***** DATA EXTRACT

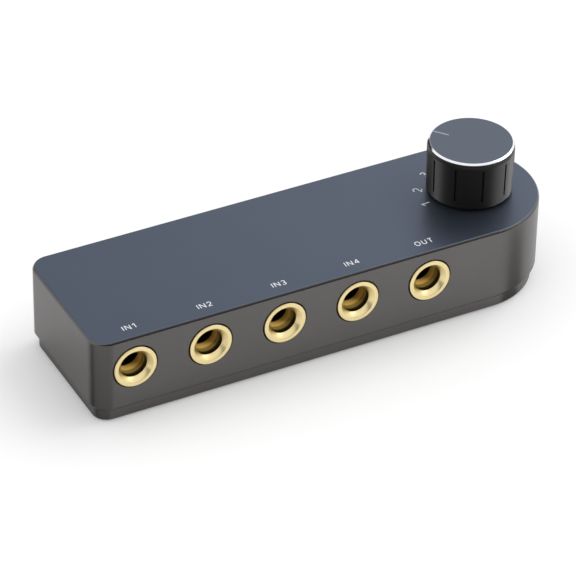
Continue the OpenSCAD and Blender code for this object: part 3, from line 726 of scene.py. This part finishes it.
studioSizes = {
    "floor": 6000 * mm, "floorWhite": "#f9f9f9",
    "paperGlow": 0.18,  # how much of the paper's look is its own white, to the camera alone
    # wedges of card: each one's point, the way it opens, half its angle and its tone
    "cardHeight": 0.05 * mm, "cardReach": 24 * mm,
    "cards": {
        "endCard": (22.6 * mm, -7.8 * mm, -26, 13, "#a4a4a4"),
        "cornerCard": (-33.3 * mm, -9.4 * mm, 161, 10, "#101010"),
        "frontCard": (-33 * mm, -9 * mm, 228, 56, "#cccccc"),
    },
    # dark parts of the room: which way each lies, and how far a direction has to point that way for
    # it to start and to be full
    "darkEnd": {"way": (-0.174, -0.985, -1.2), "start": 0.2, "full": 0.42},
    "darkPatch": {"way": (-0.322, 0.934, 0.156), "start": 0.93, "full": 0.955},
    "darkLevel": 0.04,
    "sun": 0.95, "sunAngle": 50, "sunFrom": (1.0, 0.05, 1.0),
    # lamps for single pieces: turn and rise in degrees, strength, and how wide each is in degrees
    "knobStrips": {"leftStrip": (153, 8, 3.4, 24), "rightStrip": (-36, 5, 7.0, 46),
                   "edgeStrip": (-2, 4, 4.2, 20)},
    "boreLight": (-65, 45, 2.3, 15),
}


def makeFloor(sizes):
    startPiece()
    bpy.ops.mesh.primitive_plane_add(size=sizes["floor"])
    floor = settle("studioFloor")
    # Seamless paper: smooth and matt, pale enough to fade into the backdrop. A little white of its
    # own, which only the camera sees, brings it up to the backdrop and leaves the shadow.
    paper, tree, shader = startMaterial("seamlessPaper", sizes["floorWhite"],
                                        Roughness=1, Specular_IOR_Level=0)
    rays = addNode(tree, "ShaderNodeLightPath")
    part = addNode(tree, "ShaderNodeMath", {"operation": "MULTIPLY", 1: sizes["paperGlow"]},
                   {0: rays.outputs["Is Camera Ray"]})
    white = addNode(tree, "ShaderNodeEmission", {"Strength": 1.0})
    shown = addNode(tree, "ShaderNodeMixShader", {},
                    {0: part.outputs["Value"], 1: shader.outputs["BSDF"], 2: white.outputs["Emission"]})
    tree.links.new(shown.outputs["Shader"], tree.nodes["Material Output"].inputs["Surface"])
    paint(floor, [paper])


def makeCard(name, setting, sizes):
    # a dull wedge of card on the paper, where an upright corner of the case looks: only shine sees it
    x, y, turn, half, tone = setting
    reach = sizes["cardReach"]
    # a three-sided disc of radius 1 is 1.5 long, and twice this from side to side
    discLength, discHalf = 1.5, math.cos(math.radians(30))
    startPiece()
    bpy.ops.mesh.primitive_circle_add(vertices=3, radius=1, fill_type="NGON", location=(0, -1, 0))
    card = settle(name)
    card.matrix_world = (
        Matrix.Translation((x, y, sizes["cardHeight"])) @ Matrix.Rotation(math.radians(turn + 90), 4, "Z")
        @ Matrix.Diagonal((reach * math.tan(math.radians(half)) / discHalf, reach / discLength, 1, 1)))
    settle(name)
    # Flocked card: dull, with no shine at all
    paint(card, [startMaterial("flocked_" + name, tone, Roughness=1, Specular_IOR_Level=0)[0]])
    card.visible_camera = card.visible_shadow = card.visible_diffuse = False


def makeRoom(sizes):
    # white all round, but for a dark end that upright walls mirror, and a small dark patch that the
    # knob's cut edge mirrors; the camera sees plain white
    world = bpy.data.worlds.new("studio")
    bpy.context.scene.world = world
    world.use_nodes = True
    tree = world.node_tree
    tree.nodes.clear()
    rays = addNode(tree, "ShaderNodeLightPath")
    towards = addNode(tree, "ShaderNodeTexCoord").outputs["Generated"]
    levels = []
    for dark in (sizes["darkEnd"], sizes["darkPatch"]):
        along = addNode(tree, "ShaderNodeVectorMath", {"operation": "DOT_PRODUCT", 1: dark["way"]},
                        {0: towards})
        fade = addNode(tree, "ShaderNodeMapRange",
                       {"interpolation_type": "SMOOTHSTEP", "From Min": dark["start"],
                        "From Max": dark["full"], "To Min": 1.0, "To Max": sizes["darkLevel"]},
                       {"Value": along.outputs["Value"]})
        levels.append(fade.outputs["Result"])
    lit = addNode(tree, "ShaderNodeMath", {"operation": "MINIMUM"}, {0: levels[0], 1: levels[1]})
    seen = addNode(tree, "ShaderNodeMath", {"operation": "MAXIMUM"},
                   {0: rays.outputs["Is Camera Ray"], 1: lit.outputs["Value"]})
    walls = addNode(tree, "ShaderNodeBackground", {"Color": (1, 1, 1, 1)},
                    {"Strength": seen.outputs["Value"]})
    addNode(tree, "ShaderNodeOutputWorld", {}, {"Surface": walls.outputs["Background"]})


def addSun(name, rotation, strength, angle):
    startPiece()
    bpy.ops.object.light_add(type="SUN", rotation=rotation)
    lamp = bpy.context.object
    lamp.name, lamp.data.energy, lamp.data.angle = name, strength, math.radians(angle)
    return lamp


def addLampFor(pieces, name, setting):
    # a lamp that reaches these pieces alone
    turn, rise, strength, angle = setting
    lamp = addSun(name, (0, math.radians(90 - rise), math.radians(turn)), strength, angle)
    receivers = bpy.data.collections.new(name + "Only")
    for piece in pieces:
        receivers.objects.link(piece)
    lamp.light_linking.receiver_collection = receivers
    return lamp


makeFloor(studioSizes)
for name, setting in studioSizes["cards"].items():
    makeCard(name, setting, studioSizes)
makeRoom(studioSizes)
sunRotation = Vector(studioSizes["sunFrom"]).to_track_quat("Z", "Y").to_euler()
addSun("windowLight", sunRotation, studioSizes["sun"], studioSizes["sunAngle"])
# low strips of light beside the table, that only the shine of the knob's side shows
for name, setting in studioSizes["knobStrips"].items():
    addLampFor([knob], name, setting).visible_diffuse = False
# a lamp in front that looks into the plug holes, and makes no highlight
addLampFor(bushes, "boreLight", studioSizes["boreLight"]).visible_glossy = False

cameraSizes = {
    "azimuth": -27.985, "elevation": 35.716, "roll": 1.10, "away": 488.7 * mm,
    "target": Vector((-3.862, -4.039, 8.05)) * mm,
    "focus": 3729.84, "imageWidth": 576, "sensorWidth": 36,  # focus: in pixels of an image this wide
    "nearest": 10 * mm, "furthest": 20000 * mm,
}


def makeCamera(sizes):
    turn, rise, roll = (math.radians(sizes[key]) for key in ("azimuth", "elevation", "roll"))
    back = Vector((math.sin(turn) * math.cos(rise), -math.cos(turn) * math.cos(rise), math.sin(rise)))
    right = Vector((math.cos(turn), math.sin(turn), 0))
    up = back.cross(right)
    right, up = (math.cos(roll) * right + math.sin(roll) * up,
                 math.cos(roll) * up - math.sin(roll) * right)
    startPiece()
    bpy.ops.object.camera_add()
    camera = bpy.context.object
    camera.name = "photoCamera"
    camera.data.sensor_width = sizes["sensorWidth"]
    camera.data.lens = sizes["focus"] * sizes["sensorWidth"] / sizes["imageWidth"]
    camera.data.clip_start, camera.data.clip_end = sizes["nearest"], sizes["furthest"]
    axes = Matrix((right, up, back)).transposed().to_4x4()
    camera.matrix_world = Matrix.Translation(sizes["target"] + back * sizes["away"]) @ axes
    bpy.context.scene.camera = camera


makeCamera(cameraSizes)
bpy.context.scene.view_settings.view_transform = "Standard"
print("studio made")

**********

GIVEN PROBLEM → Restate the whole of the material exactly.

IN RESPONSE →
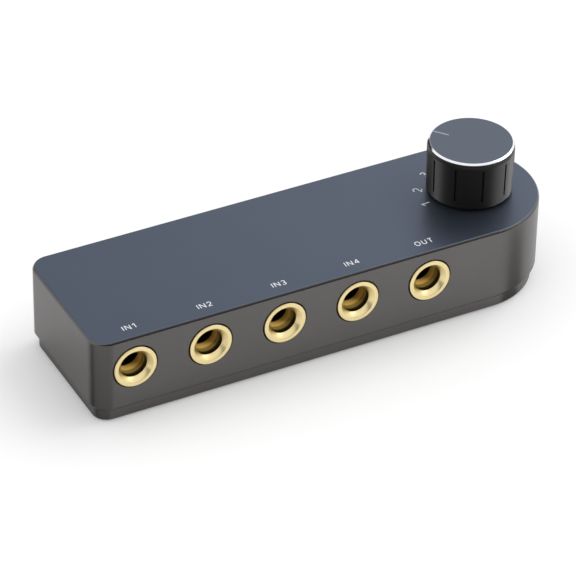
Continue the OpenSCAD and Blender code for this object: part 3, from line 726 of scene.py. This part finishes it.
studioSizes = {
    "floor": 6000 * mm, "floorWhite": "#f9f9f9",
    "paperGlow": 0.18,  # how much of the paper's look is its own white, to the camera alone
    # wedges of card: each one's point, the way it opens, half its angle and its tone
    "cardHeight": 0.05 * mm, "cardReach": 24 * mm,
    "cards": {
        "endCard": (22.6 * mm, -7.8 * mm, -26, 13, "#a4a4a4"),
        "cornerCard": (-33.3 * mm, -9.4 * mm, 161, 10, "#101010"),
        "frontCard": (-33 * mm, -9 * mm, 228, 56, "#cccccc"),
    },
    # dark parts of the room: which way each lies, and how far a direction has to point that way for
    # it to start and to be full
    "darkEnd": {"way": (-0.174, -0.985, -1.2), "start": 0.2, "full": 0.42},
    "darkPatch": {"way": (-0.322, 0.934, 0.156), "start": 0.93, "full": 0.955},
    "darkLevel": 0.04,
    "sun": 0.95, "sunAngle": 50, "sunFrom": (1.0, 0.05, 1.0),
    # lamps for single pieces: turn and rise in degrees, strength, and how wide each is in degrees
    "knobStrips": {"leftStrip": (153, 8, 3.4, 24), "rightStrip": (-36, 5, 7.0, 46),
                   "edgeStrip": (-2, 4, 4.2, 20)},
    "boreLight": (-65, 45, 2.3, 15),
}


def makeFloor(sizes):
    startPiece()
    bpy.ops.mesh.primitive_plane_add(size=sizes["floor"])
    floor = settle("studioFloor")
    # Seamless paper: smooth and matt, pale enough to fade into the backdrop. A little white of its
    # own, which only the camera sees, brings it up to the backdrop and leaves the shadow.
    paper, tree, shader = startMaterial("seamlessPaper", sizes["floorWhite"],
                                        Roughness=1, Specular_IOR_Level=0)
    rays = addNode(tree, "ShaderNodeLightPath")
    part = addNode(tree, "ShaderNodeMath", {"operation": "MULTIPLY", 1: sizes["paperGlow"]},
                   {0: rays.outputs["Is Camera Ray"]})
    white = addNode(tree, "ShaderNodeEmission", {"Strength": 1.0})
    shown = addNode(tree, "ShaderNodeMixShader", {},
                    {0: part.outputs["Value"], 1: shader.outputs["BSDF"], 2: white.outputs["Emission"]})
    tree.links.new(shown.outputs["Shader"], tree.nodes["Material Output"].inputs["Surface"])
    paint(floor, [paper])


def makeCard(name, setting, sizes):
    # a dull wedge of card on the paper, where an upright corner of the case looks: only shine sees it
    x, y, turn, half, tone = setting
    reach = sizes["cardReach"]
    # a three-sided disc of radius 1 is 1.5 long, and twice this from side to side
    discLength, discHalf = 1.5, math.cos(math.radians(30))
    startPiece()
    bpy.ops.mesh.primitive_circle_add(vertices=3, radius=1, fill_type="NGON", location=(0, -1, 0))
    card = settle(name)
    card.matrix_world = (
        Matrix.Translation((x, y, sizes["cardHeight"])) @ Matrix.Rotation(math.radians(turn + 90), 4, "Z")
        @ Matrix.Diagonal((reach * math.tan(math.radians(half)) / discHalf, reach / discLength, 1, 1)))
    settle(name)
    # Flocked card: dull, with no shine at all
    paint(card, [startMaterial("flocked_" + name, tone, Roughness=1, Specular_IOR_Level=0)[0]])
    card.visible_camera = card.visible_shadow = card.visible_diffuse = False


def makeRoom(sizes):
    # white all round, but for a dark end that upright walls mirror, and a small dark patch that the
    # knob's cut edge mirrors; the camera sees plain white
    world = bpy.data.worlds.new("studio")
    bpy.context.scene.world = world
    world.use_nodes = True
    tree = world.node_tree
    tree.nodes.clear()
    rays = addNode(tree, "ShaderNodeLightPath")
    towards = addNode(tree, "ShaderNodeTexCoord").outputs["Generated"]
    levels = []
    for dark in (sizes["darkEnd"], sizes["darkPatch"]):
        along = addNode(tree, "ShaderNodeVectorMath", {"operation": "DOT_PRODUCT", 1: dark["way"]},
                        {0: towards})
        fade = addNode(tree, "ShaderNodeMapRange",
                       {"interpolation_type": "SMOOTHSTEP", "From Min": dark["start"],
                        "From Max": dark["full"], "To Min": 1.0, "To Max": sizes["darkLevel"]},
                       {"Value": along.outputs["Value"]})
        levels.append(fade.outputs["Result"])
    lit = addNode(tree, "ShaderNodeMath", {"operation": "MINIMUM"}, {0: levels[0], 1: levels[1]})
    seen = addNode(tree, "ShaderNodeMath", {"operation": "MAXIMUM"},
                   {0: rays.outputs["Is Camera Ray"], 1: lit.outputs["Value"]})
    walls = addNode(tree, "ShaderNodeBackground", {"Color": (1, 1, 1, 1)},
                    {"Strength": seen.outputs["Value"]})
    addNode(tree, "ShaderNodeOutputWorld", {}, {"Surface": walls.outputs["Background"]})


def addSun(name, rotation, strength, angle):
    startPiece()
    bpy.ops.object.light_add(type="SUN", rotation=rotation)
    lamp = bpy.context.object
    lamp.name, lamp.data.energy, lamp.data.angle = name, strength, math.radians(angle)
    return lamp


def addLampFor(pieces, name, setting):
    # a lamp that reaches these pieces alone
    turn, rise, strength, angle = setting
    lamp = addSun(name, (0, math.radians(90 - rise), math.radians(turn)), strength, angle)
    receivers = bpy.data.collections.new(name + "Only")
    for piece in pieces:
        receivers.objects.link(piece)
    lamp.light_linking.receiver_collection = receivers
    return lamp


makeFloor(studioSizes)
for name, setting in studioSizes["cards"].items():
    makeCard(name, setting, studioSizes)
makeRoom(studioSizes)
sunRotation = Vector(studioSizes["sunFrom"]).to_track_quat("Z", "Y").to_euler()
addSun("windowLight", sunRotation, studioSizes["sun"], studioSizes["sunAngle"])
# low strips of light beside the table, that only the shine of the knob's side shows
for name, setting in studioSizes["knobStrips"].items():
    addLampFor([knob], name, setting).visible_diffuse = False
# a lamp in front that looks into the plug holes, and makes no highlight
addLampFor(bushes, "boreLight", studioSizes["boreLight"]).visible_glossy = False

cameraSizes = {
    "azimuth": -27.985, "elevation": 35.716, "roll": 1.10, "away": 488.7 * mm,
    "target": Vector((-3.862, -4.039, 8.05)) * mm,
    "focus": 3729.84, "imageWidth": 576, "sensorWidth": 36,  # focus: in pixels of an image this wide
    "nearest": 10 * mm, "furthest": 20000 * mm,
}


def makeCamera(sizes):
    turn, rise, roll = (math.radians(sizes[key]) for key in ("azimuth", "elevation", "roll"))
    back = Vector((math.sin(turn) * math.cos(rise), -math.cos(turn) * math.cos(rise), math.sin(rise)))
    right = Vector((math.cos(turn), math.sin(turn), 0))
    up = back.cross(right)
    right, up = (math.cos(roll) * right + math.sin(roll) * up,
                 math.cos(roll) * up - math.sin(roll) * right)
    startPiece()
    bpy.ops.object.camera_add()
    camera = bpy.context.object
    camera.name = "photoCamera"
    camera.data.sensor_width = sizes["sensorWidth"]
    camera.data.lens = sizes["focus"] * sizes["sensorWidth"] / sizes["imageWidth"]
    camera.data.clip_start, camera.data.clip_end = sizes["nearest"], sizes["furthest"]
    axes = Matrix((right, up, back)).transposed().to_4x4()
    camera.matrix_world = Matrix.Translation(sizes["target"] + back * sizes["away"]) @ axes
    bpy.context.scene.camera = camera


makeCamera(cameraSizes)
bpy.context.scene.view_settings.view_transform = "Standard"
print("studio made")